» **PROBLEM REQUIREMENTS**:
Within the material below, transcribe exactly the lines from the one holding "What FreeCAD Python" through the one holding "# Driving sizes", keeping both ends and skipping the rest.

» **EXERCISE DATA**:

--------

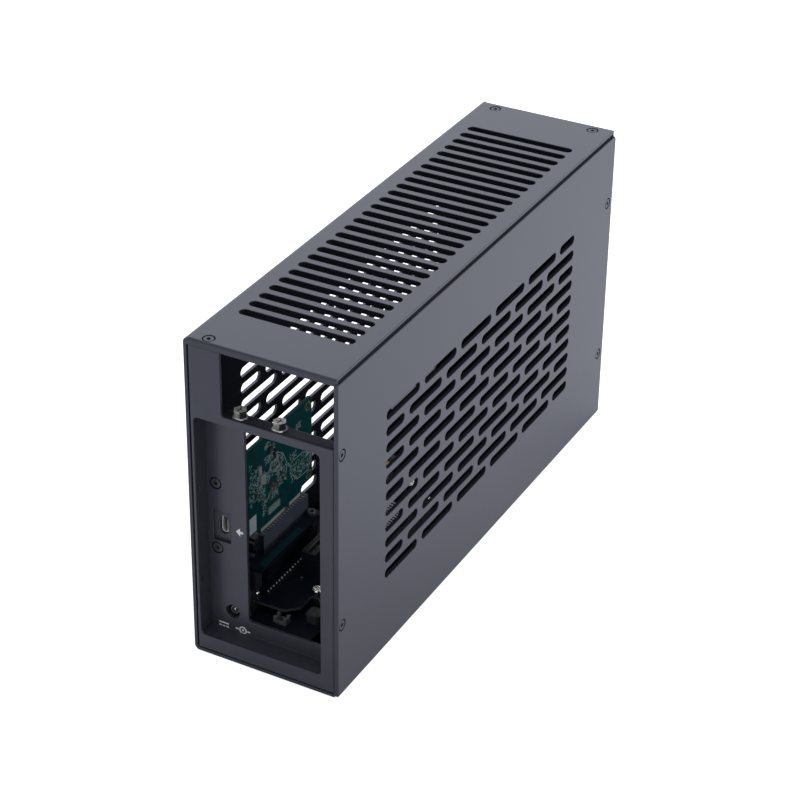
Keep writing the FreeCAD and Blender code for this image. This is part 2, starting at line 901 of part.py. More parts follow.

--------

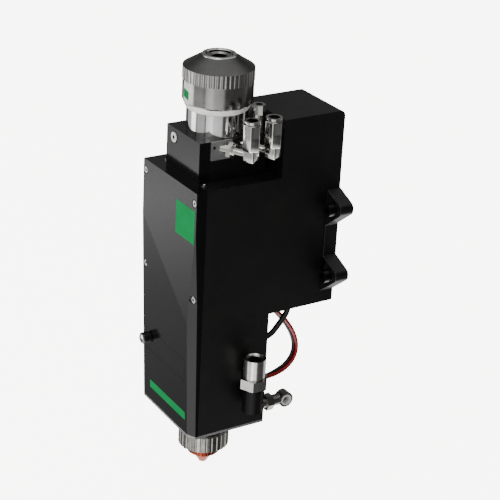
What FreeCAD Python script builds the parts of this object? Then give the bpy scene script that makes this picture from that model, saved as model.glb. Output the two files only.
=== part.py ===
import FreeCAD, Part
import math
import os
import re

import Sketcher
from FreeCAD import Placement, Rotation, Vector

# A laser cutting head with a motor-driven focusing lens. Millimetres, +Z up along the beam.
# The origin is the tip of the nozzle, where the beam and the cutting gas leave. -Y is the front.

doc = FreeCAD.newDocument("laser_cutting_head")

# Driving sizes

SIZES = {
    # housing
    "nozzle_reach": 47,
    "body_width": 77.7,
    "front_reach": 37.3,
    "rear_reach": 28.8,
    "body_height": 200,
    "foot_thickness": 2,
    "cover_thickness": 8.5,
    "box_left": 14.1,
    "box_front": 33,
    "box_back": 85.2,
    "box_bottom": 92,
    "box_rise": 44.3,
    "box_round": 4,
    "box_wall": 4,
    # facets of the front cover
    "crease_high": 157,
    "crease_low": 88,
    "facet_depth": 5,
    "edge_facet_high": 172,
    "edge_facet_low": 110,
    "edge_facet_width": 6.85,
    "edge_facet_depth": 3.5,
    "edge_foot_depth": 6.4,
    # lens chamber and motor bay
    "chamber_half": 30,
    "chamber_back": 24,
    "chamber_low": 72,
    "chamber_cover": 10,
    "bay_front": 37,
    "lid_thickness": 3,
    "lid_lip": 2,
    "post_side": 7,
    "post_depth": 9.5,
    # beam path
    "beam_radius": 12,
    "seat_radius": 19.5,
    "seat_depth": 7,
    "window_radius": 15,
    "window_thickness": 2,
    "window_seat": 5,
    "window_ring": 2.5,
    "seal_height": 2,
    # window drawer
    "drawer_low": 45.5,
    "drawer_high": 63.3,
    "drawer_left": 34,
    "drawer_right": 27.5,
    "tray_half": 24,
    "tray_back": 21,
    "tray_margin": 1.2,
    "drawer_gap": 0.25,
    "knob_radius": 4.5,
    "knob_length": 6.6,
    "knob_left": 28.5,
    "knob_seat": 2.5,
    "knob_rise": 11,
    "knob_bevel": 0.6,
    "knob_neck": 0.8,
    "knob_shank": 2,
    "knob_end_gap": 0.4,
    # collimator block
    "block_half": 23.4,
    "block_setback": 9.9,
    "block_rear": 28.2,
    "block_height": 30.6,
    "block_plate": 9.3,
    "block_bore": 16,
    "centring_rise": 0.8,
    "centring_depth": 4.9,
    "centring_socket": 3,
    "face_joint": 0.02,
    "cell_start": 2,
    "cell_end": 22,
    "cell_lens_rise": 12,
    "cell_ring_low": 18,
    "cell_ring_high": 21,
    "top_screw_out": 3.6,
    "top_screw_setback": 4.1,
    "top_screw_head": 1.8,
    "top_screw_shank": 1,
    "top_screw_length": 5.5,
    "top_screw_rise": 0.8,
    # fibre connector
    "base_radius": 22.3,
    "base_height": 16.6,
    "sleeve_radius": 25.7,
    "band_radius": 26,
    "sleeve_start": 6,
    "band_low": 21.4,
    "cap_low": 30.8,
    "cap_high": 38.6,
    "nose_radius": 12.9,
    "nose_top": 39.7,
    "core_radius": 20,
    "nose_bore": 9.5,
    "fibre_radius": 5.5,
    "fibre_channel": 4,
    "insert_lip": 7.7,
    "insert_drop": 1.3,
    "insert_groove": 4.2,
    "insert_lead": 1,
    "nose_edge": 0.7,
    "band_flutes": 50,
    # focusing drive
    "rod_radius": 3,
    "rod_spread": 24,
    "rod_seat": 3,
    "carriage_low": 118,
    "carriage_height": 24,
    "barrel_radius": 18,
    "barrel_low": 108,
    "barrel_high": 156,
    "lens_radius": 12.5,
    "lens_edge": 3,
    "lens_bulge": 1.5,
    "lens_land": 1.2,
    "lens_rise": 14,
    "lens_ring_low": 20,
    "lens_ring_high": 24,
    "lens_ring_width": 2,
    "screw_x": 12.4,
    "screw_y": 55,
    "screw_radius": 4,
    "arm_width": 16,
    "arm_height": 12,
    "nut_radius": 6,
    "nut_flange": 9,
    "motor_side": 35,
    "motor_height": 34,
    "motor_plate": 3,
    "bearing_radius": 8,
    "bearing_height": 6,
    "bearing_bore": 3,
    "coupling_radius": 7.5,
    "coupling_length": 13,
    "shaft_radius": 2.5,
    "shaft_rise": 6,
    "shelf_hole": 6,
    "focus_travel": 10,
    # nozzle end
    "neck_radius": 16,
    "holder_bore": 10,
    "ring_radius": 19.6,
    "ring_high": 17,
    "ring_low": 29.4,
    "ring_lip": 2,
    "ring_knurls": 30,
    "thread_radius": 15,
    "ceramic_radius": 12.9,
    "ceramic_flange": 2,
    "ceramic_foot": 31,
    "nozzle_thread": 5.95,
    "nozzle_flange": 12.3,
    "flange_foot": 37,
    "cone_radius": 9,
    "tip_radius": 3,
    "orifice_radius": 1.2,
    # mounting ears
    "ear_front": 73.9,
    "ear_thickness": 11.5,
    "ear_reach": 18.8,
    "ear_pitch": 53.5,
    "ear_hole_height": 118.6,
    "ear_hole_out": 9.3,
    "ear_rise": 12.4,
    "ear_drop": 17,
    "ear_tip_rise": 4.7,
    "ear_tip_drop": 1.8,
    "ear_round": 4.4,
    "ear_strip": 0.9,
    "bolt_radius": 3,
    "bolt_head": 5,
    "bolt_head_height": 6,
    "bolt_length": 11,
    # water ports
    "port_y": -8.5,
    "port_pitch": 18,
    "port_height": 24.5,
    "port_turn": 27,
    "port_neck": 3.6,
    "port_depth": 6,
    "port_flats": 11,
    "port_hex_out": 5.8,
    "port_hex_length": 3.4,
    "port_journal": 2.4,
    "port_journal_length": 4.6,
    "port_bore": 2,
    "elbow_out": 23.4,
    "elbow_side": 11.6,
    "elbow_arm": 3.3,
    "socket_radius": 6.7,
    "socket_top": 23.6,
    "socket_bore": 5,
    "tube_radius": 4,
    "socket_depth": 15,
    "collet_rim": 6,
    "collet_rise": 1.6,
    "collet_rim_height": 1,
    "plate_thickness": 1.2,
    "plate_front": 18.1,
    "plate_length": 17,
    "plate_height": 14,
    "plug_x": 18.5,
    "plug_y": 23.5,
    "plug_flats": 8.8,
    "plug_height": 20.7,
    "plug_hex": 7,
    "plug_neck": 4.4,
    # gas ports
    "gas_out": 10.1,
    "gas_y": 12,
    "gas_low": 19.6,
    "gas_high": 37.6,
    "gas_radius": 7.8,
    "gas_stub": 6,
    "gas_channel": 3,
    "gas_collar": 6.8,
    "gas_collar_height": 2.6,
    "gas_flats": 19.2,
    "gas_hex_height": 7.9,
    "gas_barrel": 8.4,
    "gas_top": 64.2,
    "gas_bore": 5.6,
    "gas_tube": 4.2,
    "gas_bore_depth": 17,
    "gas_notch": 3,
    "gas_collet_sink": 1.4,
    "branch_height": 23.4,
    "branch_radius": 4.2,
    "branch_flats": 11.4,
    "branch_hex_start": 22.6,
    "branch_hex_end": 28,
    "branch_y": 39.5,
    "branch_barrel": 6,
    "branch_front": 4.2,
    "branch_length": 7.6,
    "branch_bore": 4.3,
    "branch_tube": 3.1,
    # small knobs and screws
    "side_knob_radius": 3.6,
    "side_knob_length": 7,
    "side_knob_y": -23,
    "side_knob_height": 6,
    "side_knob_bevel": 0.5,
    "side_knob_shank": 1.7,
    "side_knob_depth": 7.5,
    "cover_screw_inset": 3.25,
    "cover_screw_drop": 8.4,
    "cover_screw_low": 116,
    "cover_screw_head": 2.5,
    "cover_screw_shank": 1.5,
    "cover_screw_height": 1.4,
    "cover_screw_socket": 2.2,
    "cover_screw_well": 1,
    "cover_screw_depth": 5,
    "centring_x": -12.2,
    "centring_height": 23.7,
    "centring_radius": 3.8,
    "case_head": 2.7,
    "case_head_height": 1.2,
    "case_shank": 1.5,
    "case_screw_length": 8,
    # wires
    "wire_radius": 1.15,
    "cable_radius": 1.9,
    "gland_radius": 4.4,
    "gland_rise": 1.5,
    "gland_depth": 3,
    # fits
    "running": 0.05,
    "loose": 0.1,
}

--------

» **WRITTEN SOLUTION**:
What FreeCAD Python script builds the parts of this object? Then give the bpy scene script that makes this picture from that model, saved as model.glb. Output the two files only.
=== part.py ===
import FreeCAD, Part
import math
import os
import re

import Sketcher
from FreeCAD import Placement, Rotation, Vector

# A laser cutting head with a motor-driven focusing lens. Millimetres, +Z up along the beam.
# The origin is the tip of the nozzle, where the beam and the cutting gas leave. -Y is the front.

doc = FreeCAD.newDocument("laser_cutting_head")

# Driving sizes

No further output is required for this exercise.